Each record needs to be echoed exactly; can you do that?
* * * *
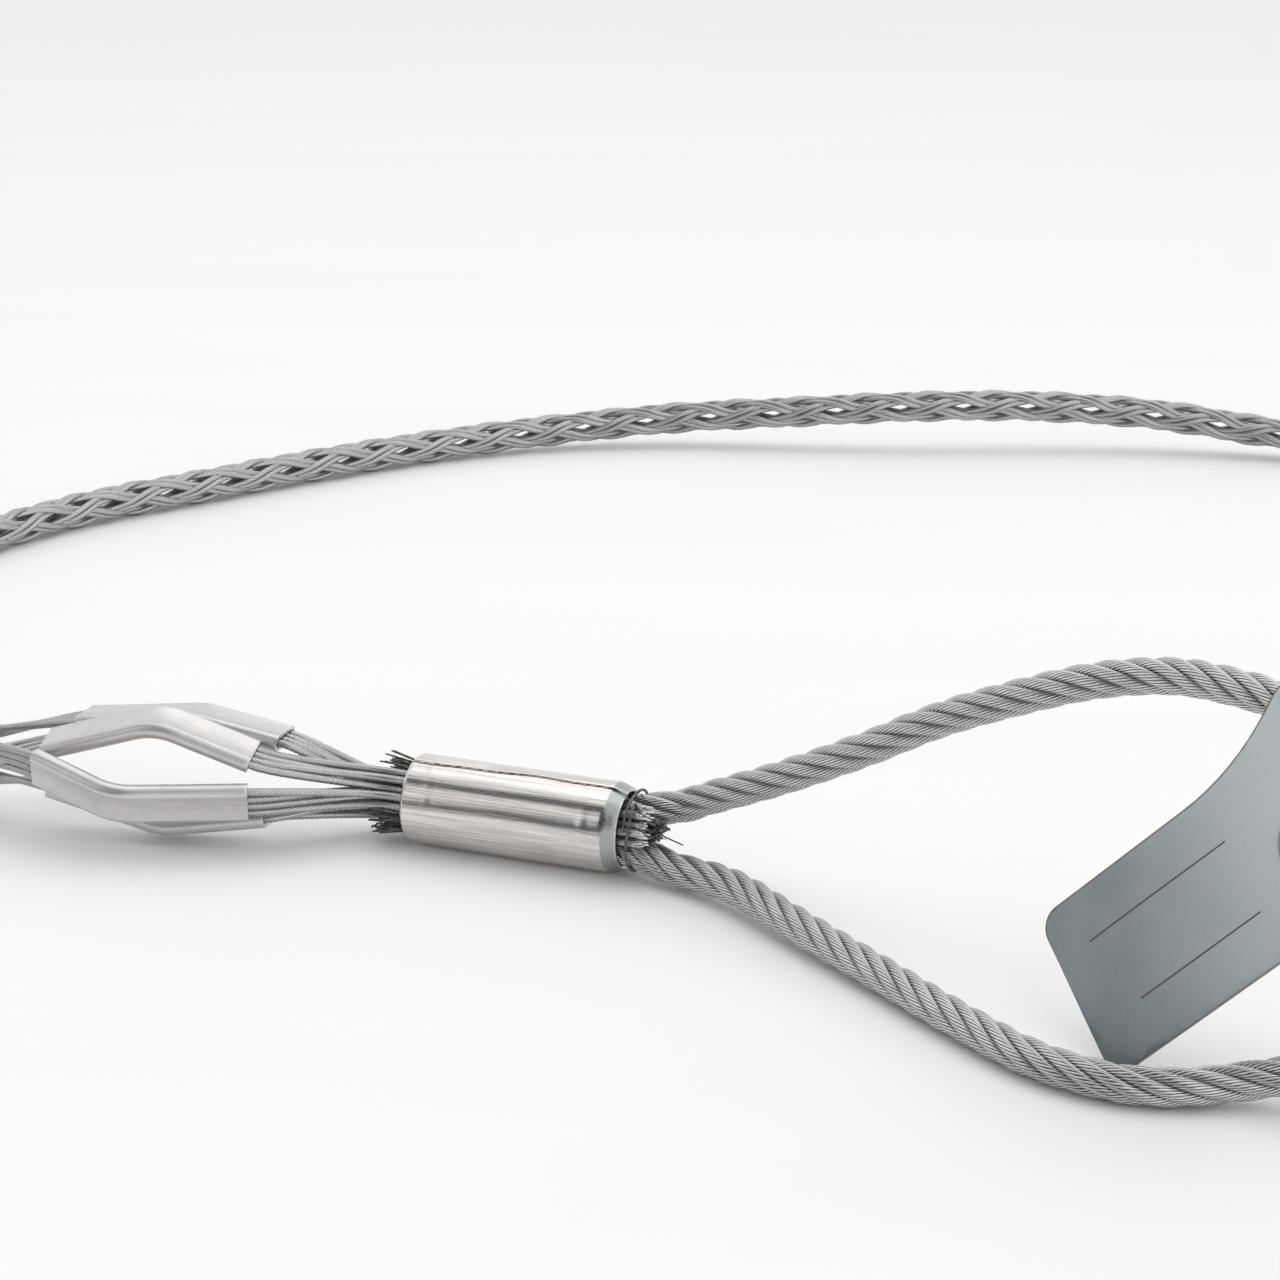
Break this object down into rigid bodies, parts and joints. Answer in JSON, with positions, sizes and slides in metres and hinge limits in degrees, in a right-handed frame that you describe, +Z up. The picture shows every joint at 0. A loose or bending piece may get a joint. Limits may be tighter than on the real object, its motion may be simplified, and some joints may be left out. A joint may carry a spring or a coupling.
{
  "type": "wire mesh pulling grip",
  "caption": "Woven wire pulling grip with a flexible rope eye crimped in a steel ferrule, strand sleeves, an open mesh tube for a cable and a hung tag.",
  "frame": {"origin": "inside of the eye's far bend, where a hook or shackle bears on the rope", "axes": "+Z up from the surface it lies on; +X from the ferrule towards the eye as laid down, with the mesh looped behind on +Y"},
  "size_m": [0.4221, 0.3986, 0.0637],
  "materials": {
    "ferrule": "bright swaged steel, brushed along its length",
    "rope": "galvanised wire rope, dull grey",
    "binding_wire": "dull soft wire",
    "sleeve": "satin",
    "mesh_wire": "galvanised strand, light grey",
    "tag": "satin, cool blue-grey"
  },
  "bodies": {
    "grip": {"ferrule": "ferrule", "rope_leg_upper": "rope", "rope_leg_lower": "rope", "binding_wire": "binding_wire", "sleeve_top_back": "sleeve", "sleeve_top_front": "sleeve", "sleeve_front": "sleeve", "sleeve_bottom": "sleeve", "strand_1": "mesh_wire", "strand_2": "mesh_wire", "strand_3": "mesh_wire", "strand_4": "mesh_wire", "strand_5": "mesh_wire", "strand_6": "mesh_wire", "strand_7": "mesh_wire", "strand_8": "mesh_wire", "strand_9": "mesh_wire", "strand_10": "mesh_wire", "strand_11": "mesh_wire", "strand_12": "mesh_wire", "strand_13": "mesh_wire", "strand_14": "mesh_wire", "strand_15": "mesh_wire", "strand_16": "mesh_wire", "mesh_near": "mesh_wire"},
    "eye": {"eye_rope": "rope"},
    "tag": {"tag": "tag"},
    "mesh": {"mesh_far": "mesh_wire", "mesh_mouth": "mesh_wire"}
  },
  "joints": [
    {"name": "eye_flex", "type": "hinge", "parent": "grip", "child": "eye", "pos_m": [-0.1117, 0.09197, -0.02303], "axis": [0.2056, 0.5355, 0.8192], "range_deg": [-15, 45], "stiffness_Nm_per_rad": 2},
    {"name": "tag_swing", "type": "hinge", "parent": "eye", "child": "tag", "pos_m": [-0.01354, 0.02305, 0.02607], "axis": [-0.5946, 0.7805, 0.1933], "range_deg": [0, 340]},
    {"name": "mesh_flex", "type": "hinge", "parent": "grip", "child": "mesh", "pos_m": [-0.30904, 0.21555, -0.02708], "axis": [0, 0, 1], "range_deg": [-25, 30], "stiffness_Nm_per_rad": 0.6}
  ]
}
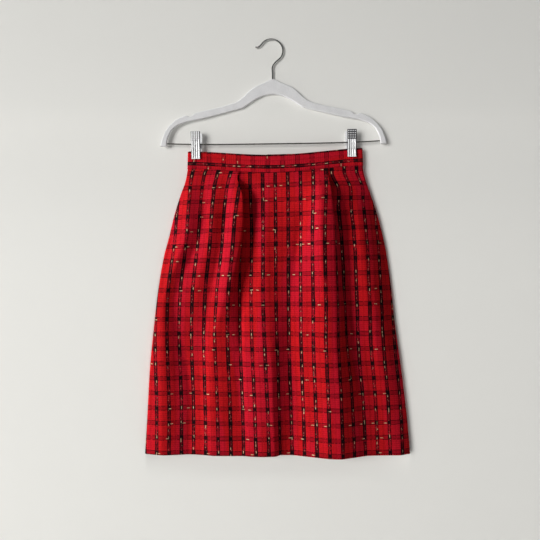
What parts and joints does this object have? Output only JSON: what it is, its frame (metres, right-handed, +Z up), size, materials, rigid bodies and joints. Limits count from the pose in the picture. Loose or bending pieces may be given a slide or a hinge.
* * * *
## Worked answer
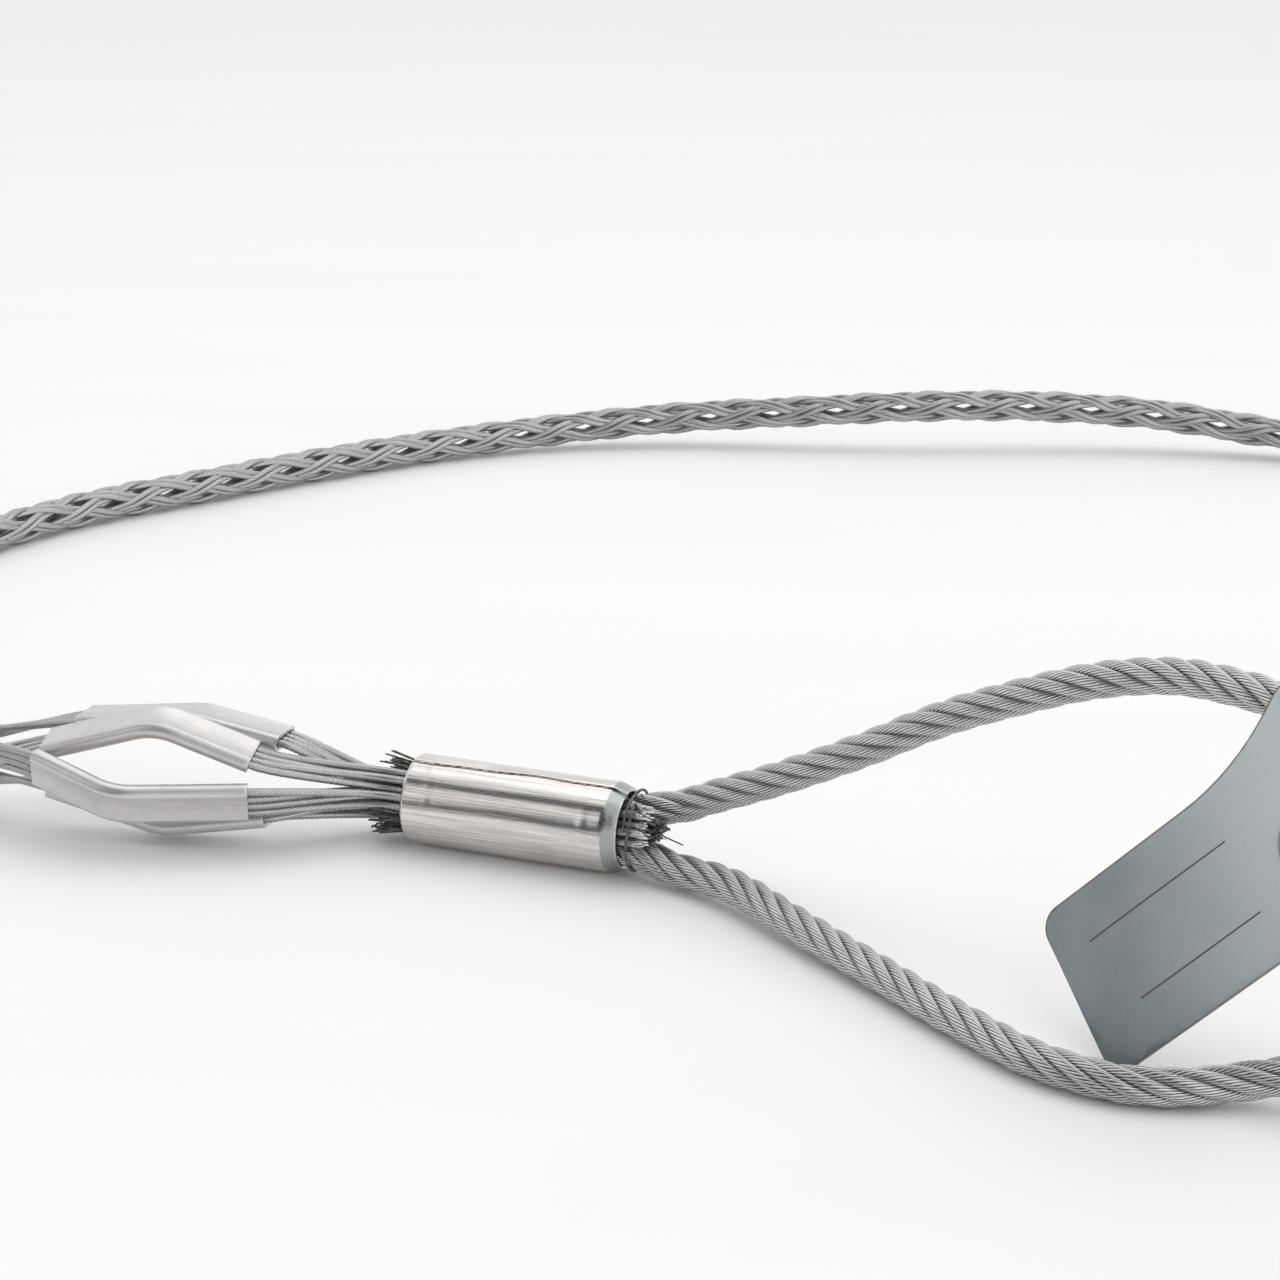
Break this object down into rigid bodies, parts and joints. Answer in JSON, with positions, sizes and slides in metres and hinge limits in degrees, in a right-handed frame that you describe, +Z up. The picture shows every joint at 0. A loose or bending piece may get a joint. Limits may be tighter than on the real object, its motion may be simplified, and some joints may be left out. A joint may carry a spring or a coupling.
{
  "type": "wire mesh pulling grip",
  "caption": "Woven wire pulling grip with a flexible rope eye crimped in a steel ferrule, strand sleeves, an open mesh tube for a cable and a hung tag.",
  "frame": {"origin": "inside of the eye's far bend, where a hook or shackle bears on the rope", "axes": "+Z up from the surface it lies on; +X from the ferrule towards the eye as laid down, with the mesh looped behind on +Y"},
  "size_m": [0.4221, 0.3986, 0.0637],
  "materials": {
    "ferrule": "bright swaged steel, brushed along its length",
    "rope": "galvanised wire rope, dull grey",
    "binding_wire": "dull soft wire",
    "sleeve": "satin",
    "mesh_wire": "galvanised strand, light grey",
    "tag": "satin, cool blue-grey"
  },
  "bodies": {
    "grip": {"ferrule": "ferrule", "rope_leg_upper": "rope", "rope_leg_lower": "rope", "binding_wire": "binding_wire", "sleeve_top_back": "sleeve", "sleeve_top_front": "sleeve", "sleeve_front": "sleeve", "sleeve_bottom": "sleeve", "strand_1": "mesh_wire", "strand_2": "mesh_wire", "strand_3": "mesh_wire", "strand_4": "mesh_wire", "strand_5": "mesh_wire", "strand_6": "mesh_wire", "strand_7": "mesh_wire", "strand_8": "mesh_wire", "strand_9": "mesh_wire", "strand_10": "mesh_wire", "strand_11": "mesh_wire", "strand_12": "mesh_wire", "strand_13": "mesh_wire", "strand_14": "mesh_wire", "strand_15": "mesh_wire", "strand_16": "mesh_wire", "mesh_near": "mesh_wire"},
    "eye": {"eye_rope": "rope"},
    "tag": {"tag": "tag"},
    "mesh": {"mesh_far": "mesh_wire", "mesh_mouth": "mesh_wire"}
  },
  "joints": [
    {"name": "eye_flex", "type": "hinge", "parent": "grip", "child": "eye", "pos_m": [-0.1117, 0.09197, -0.02303], "axis": [0.2056, 0.5355, 0.8192], "range_deg": [-15, 45], "stiffness_Nm_per_rad": 2},
    {"name": "tag_swing", "type": "hinge", "parent": "eye", "child": "tag", "pos_m": [-0.01354, 0.02305, 0.02607], "axis": [-0.5946, 0.7805, 0.1933], "range_deg": [0, 340]},
    {"name": "mesh_flex", "type": "hinge", "parent": "grip", "child": "mesh", "pos_m": [-0.30904, 0.21555, -0.02708], "axis": [0, 0, 1], "range_deg": [-25, 30], "stiffness_Nm_per_rad": 0.6}
  ]
}
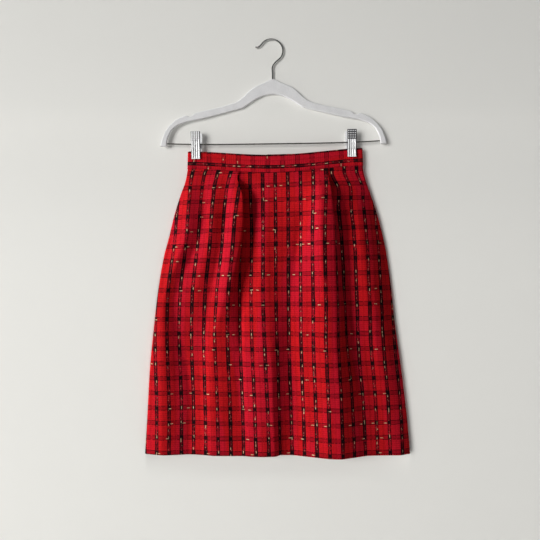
What parts and joints does this object have? Output only JSON: what it is, its frame (metres, right-handed, +Z up), size, materials, rigid bodies and joints. Limits count from the pose in the picture. Loose or bending pieces may be given a slide or a hinge.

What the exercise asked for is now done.